About two days ago, I celebrated my birthday. The past few years were quite difficult. But despite that, God is truly generous enough to have given me another year. Many people got sick with covid-19 and also a lot of people died due to it. Some lost their loved ones. And I am one of those fortunate ones who has been given the privilege to still wake up this morning. There are a lot to be thankful for in spite of the tough times that I'd been through especially in the past months.

There were nights when I wished that God won't wake me up the following morning. I told Him I've already been through so much. My heart is heavy and I don't think I want to witness another heartache the following day. I carry so much pain in me. Until now I am still healing. I have a lot of wounds that need healing. Sometimes I think that I'm about to be healed, but every now and then the wounds would still bleed. I'm still trying to make the shattered pieces be whole again. And like any broken pieces, once you put them altogether again, it's not the same anymore. No amount of adhesive can make the broken pieces back in its original form. The crack will always be visible. You may not see it, but you can definitely feel it. But despite the cracks, I know that I still play my purpose. Each morning that God wakes me up, I know I still have something to offer. I can still make something beautiful out of the cracks. 

I want to thank God for always being there for me.

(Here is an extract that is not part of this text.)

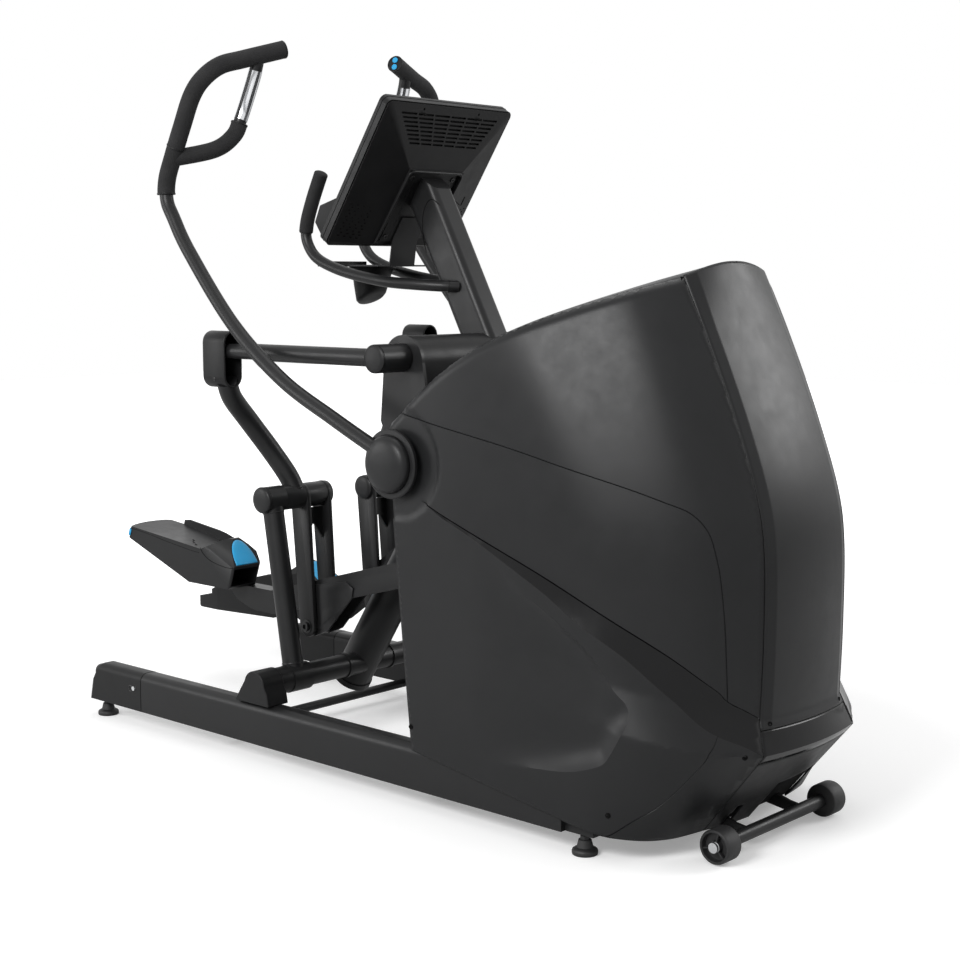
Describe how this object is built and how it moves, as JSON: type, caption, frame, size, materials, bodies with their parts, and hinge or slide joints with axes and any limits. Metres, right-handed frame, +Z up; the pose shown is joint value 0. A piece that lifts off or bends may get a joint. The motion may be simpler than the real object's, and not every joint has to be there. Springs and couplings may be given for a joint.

Thank you for the answered and unanswered prayers. I believe that my unanswered prayers are His way of protecting me. He doesn't give me what I asked from Him cause He knows that it won't be good for me. I know in time He will give me the desires of my heart. There were times when I didn't even have to ask Him. He already give me the things that I need before I realize that I need them. That's how generous He is. 

I wish that He won't get tired of being patient with me. I wish that He won't get tired of forgiving me for my mistakes. I wish that He will always be there to correct me when I'm becoming irrational. I wish that He will always be there to whisper to me the right words to say and the right things to do. I wish that He will always be there to teach me which way I should go. I wish that He wouldn't get tired of saving and protecting me. He's the one I can lean on no matter what the situation is. I am grateful for Him cause I know He got my back. 

Thank you, God for being You. My father whom I can always rely on. Thank you for your Son, Jesus Christ. Through Him I can always come to You anytime, anywhere. Please continue to protect me and my loved ones. Please continue to guide me. Thank you for the gift of life. Please help me to not take it for granted. I love you, Lord Jesus Christ. Whatever Your plans for my life, be it done unto me according to Your word.